Emil Brunner wrote, “The church exists by missions, just as fire exists by burning. Where there is no mission, there is no church; and where there is neither church nor mission, there is no faith.”

I have quoted before the challenging words of Karl Barth. “The church exists to preach the gospel. The life of the one holy Universal Church is determined by the fact that it is the fulfilment of the service as ambassador enjoined upon it.
Where the life of the Church is exhausted in self-serving, it smacks of death; the decisive thing has been forgotten, that this whole life is lived only in the exercise of what we called the Church’s service as ambassador, in proclamation. A Church that recognizes its commission will neither desire nor be able to petrify in any of its functions, to be the Church for its own sake.
The “Christ-believing group” … is sent out: “Go and preach the gospel!” … In it all the one thing must prevail: “Proclaim the gospel to every creature!” The Church runs like a herald to deliver the message. It is not a snail that carries its little house on its back and is so well off in it that only now and then it sticks out its feelers and then thinks that the “claim of publicity” has been satisfied. No, the Church lives by its commission as herald. The Church … must ask itself whether it is serving this commission or whether it is a purpose in itself. If the church becomes a purpose in itself, then as a rule it begins to smack of the “sacred,” to affect piety, to play the priest and to mumble.”

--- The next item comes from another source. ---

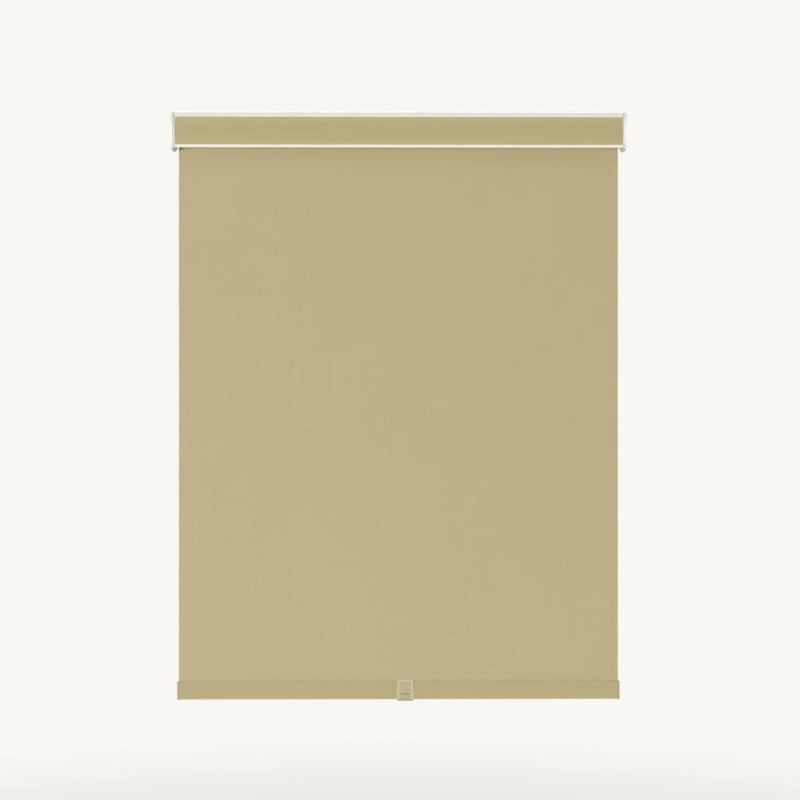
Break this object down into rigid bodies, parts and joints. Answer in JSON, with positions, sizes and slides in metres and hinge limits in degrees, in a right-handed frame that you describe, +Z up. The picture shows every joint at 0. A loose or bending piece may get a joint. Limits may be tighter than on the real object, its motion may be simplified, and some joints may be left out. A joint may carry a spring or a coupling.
{
  "type": "roller blind",
  "caption": "Cordless roller blind: curved cassette with a fabric-faced front, spring roller, flat fabric curtain, covered hem bar and a clear pull, for fixing inside a window opening.",
  "frame": {"origin": "middle of the mounting plane, which is the top of the two brackets, straight above the roller's axis", "axes": "+X to the right seen from the room, +Y away from the room towards the glass, +Z up"},
  "size_m": [0.908, 0.0891, 1.184],
  "materials": {
    "white_metal": "satin",
    "white_aluminium": "satin white powder coat, so that it looks like white_metal",
    "white_plastic": "fine moulded texture",
    "fabric": "plain-woven light-filtering polyester",
    "tan_plastic": "moulded to match the fabric",
    "clear_plastic": "clear polycarbonate",
    "nylon": "natural",
    "aluminium": "mill",
    "steel": "zinc plated"
  },
  "bodies": {
    "root": {"cassette_rail": "white_aluminium", "fascia_insert": "fabric", "left_end_cap": "white_plastic", "right_end_cap": "white_plastic", "left_cap_screw_1": "steel", "left_cap_screw_2": "steel", "left_cap_screw_3": "steel", "right_cap_screw_1": "steel", "right_cap_screw_2": "steel", "right_cap_screw_3": "steel", "idle_end_plate": "white_metal", "spring_end_plate": "white_metal", "idle_socket_bush": "nylon", "left_bracket": "white_metal", "right_bracket": "white_metal", "left_latch_spring": "steel", "right_latch_spring": "steel", "spring_motor_head": "nylon", "spring_shaft": "steel", "shaft_clip": "steel", "torsion_spring": "steel", "shade_fabric": "fabric"},
    "roller": {"roller_tube": "aluminium", "fabric_roll": "fabric", "fabric_spline": "nylon", "idle_end_plug": "nylon", "idle_pin_spring": "steel", "idle_spring_retainer": "nylon", "spring_drive_plug": "nylon", "bearing_crown": "nylon", "brake_spring": "steel"},
    "idle_pin": {"idle_pin": "steel"},
    "bottom_rail": {"hem_bar": "aluminium", "hem_fabric_wrap": "fabric", "hem_spline": "nylon", "left_hem_cap": "tan_plastic", "right_hem_cap": "tan_plastic", "pull_handle": "clear_plastic"},
    "left_latch": {"left_latch": "white_plastic"},
    "right_latch": {"right_latch": "white_plastic"}
  },
  "joints": [
    {"name": "shade_lift", "type": "slide", "parent": "root", "child": "bottom_rail", "axis": [0, 0, 1], "range_m": [0, 1.065], "deforming": ["shade_fabric"]},
    {"name": "roller_spin", "type": "hinge", "parent": "root", "child": "roller", "pos_m": [0, 0, -0.042], "axis": [1, 0, 0], "range_deg": [0, 2800], "deforming": ["torsion_spring"]},
    {"name": "idle_pin_slide", "type": "slide", "parent": "roller", "child": "idle_pin", "axis": [1, 0, 0], "range_m": [0, 0.0046], "stiffness_N_per_m": 1000, "springref_m": -0.003, "deforming": ["idle_pin_spring"]},
    {"name": "left_latch_slide", "type": "slide", "parent": "root", "child": "left_latch", "axis": [0, -1, 0], "range_m": [0, 0.003], "stiffness_N_per_m": 500, "springref_m": -0.002, "deforming": ["left_latch_spring"]},
    {"name": "right_latch_slide", "type": "slide", "parent": "root", "child": "right_latch", "axis": [0, -1, 0], "range_m": [0, 0.003], "stiffness_N_per_m": 500, "springref_m": -0.002, "deforming": ["right_latch_spring"]}
  ],
  "couplings": [
    {"joint": "roller_spin", "follows": "shade_lift", "rad_per_m": 45.8}
  ]
}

The church exists to preach the gospel. And our unity within the Body of Christ, the oneness of the church, is right at the centre of our witness to the world .
v. 23 “may they be brought to complete unity to let the world know that You sent Me

Think again of the story of Frankenstein. The whole picture is terrifying in its ugliness – a body made up of stray limbs, angular, disjointed, sluggish – a revolting body made by a man rather than a body beautiful as God creates and intends bodies to be. The human body is an amazing creation. Just think of some of the things a body can accomplish when all the parts work together in harmony. Think of an athlete – say Jonathan Edwards doing the triple jump – body supple and flowing, perfect balance and positioning. Think of the coordination of legs and hips and arm and eye! Somehow it’s hard to imagine Frankenstein’s monster doing the triple jump, or the pole vault!

Or think of a violinist, Yehudi Menuin or Nigel Kennedy, or Vanessa Mae, the right hand guiding the bow across the strings to within a millimetre and a split-second, with just enough pressure and attack. At the same time the left hand has to be even more precise as it fingers the notes, kept in tune by the ear, with one eye on the music and the other on the conductor! It’s hard to imagine Frankenstein’s monster playing a violin concerto!

North Springfield Baptist Church. Bride of Christ? Or Bride of Frankenstein? Here is what Jesus prayed for us.

20 “I pray also for those who will believe in me through their message, 21 that all of them may be one, Father, just as you are in me and I am in you. May they also be in us so that the world may believe that you have sent me.